Evaluating Supplier Bias and Affiliates
Understanding financial incentives in supplier relationships and how to identify and account for potential bias.
Last updated: 11 April 2026
What is supplier bias?
Supplier bias occurs when financial incentives influence recommendations or marketing claims. A website or review entity with an undisclosed affiliate relationship may favour a particular supplier to earn commission, even if other suppliers are comparable or superior.
Undisclosed financial relationships are the core concern; disclosed relationships are more transparent.
Affiliate programs
Many suppliers offer affiliate programs: reviewers or websites earn commission (typically 5–20%) for each customer referred. This creates an incentive to recommend that supplier. Affiliate relationships are common and not inherently unethical — transparency is key.
Always look for explicit disclosure of affiliate relationships on review websites.
Spotting undisclosed affiliates
Red flags: a website recommends only one or two suppliers with limited comparison to alternatives. Repetitive praise without substantive analysis. Lack of any disclaimer or conflict-of-interest disclosure. If a recommendation seems unusually enthusiastic, check whether an affiliate relationship exists.
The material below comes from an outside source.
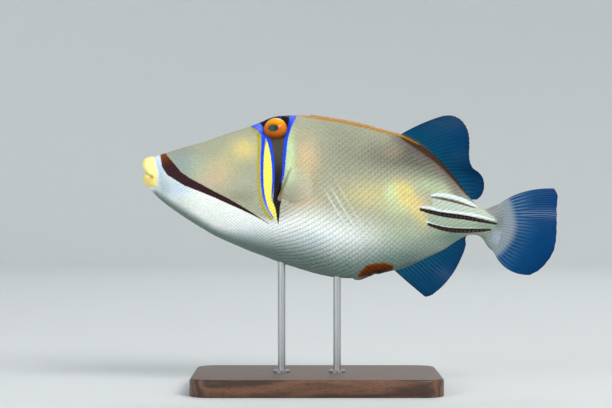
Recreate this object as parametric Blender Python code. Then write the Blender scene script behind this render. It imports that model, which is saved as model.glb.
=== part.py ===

How to check for affiliate relationships
Look for a 'Disclosure' or 'Affiliate' section on the review website. Contact the reviewer directly and ask whether they have affiliate relationships with any suppliers they recommend. Check supplier websites for affiliate program disclosures.
Transparency should be easy to find; if it's hidden, that's suspicious.
Accounting for bias in your evaluation
A disclosed affiliate relationship does not disqualify a supplier or recommendation — evaluate the substance of the recommendation. Use your own criteria (COA quality, third-party testing, transparency) to assess suppliers independent of the reviewer's financial incentives.
Use multiple review sources to triangulate; suppliers recommended consistently across independent sources are more credible.